The spat between Venture Global of the US, which the oil groups accuse of refusing to honour multibillion-dollar supply contracts, has caused a major disruption in the market for the super chilled fuel.

Galp’s participation marks another escalation in a row that has run for nearly a year in a market that has grown in importance since the Ukraine war as Europe has sought to replace gas from Russia through pipelines.

Galp, in a filing made on Tuesday, is looking to join in with the complaints filed by BP and Shell to the Federal Energy Regulatory Commission (Ferc).

The majors are seeking to obtain information that has kept Venture Global from declaring its plant as a commercial operation that will allow the LNG producer to start supplying customers.

Venture Global’s Calcasieu Pass LNG plant, located on the Gulf coast in Louisiana, started producing LNG in January 2022 and exported its first cargo two months later.

But the company argues it has not yet achieved full commercial operations and is not obliged to supply foundation customers, which include BP, Shell and Galp, until the commissioning is completed.

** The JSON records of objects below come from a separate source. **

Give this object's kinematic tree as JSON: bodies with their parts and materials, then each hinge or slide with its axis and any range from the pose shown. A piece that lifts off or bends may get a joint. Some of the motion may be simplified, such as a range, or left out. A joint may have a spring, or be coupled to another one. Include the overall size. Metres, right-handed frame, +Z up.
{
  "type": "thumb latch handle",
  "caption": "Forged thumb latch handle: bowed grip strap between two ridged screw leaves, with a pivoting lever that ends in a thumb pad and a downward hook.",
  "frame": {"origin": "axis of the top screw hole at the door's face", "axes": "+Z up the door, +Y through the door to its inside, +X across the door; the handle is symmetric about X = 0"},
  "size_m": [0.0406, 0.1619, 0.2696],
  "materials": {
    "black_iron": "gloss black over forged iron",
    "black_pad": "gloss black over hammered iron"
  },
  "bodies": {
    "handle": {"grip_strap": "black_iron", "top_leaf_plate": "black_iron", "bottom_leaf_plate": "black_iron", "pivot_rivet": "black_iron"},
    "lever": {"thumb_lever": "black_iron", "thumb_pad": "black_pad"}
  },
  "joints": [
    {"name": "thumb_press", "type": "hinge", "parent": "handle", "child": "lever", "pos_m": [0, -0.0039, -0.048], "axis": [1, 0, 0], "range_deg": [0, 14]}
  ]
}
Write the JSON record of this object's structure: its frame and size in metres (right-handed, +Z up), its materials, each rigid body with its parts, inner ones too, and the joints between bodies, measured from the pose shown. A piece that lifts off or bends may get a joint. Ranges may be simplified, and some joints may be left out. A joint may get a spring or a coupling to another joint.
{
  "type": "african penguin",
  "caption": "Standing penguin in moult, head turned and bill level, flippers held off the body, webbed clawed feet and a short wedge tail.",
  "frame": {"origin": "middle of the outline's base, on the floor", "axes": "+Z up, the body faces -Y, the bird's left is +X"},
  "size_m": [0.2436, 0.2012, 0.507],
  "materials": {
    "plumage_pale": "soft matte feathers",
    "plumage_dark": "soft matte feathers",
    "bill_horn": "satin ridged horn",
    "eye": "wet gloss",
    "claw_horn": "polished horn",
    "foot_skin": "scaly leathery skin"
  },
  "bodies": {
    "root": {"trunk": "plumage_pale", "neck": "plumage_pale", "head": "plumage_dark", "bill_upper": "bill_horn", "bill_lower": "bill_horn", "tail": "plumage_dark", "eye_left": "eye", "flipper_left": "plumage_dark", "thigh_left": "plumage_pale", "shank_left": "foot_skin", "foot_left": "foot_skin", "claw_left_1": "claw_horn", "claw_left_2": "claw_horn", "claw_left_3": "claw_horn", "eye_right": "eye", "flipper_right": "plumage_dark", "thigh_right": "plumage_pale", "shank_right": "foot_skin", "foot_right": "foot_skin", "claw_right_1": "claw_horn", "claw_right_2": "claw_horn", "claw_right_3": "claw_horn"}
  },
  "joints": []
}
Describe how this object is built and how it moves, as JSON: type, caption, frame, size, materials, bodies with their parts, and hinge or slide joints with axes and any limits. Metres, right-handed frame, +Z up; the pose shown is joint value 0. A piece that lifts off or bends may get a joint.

Venture Global has shipped more than 200 cargoes since its first export, with the majors claiming it has made an $18bn windfall because of a spike in gas prices following Russia’s invasion of Ukraine.

Galp had signed a supply contract with Venture Global in 2018 as one of the foundation customers for the Calcasieu Pass plant.

“As a customer, Galp . . . will be directly affected by the outcome of this proceeding, and no other party can adequately represent or protect its interests,” it said in its filing to Ferc.

Venture Global did not immediately respond to a request for comment.

But in a filing to Ferc made in early January after BP’s complaint, the LNG producer said the claims “are baseless and demonstrably false”, adding it was “calculated to try to discredit” Venture Global.

The group’s chief executive Mike Sabel told the Financial Times in December that the company was a “catastrophe” for the majors.

“This is a reaction to this competitive threat and they — as in any market — need to figure out how to be competitive.”

Shell and BP have asked Washington and Brussels to intervene in the dispute. Other customers embroiled in the dispute include Spain’s Repsol and Italy’s Edison.

The long term supply contracts signed with the energy companies are crucial for attracting financing for the building of the LNG project.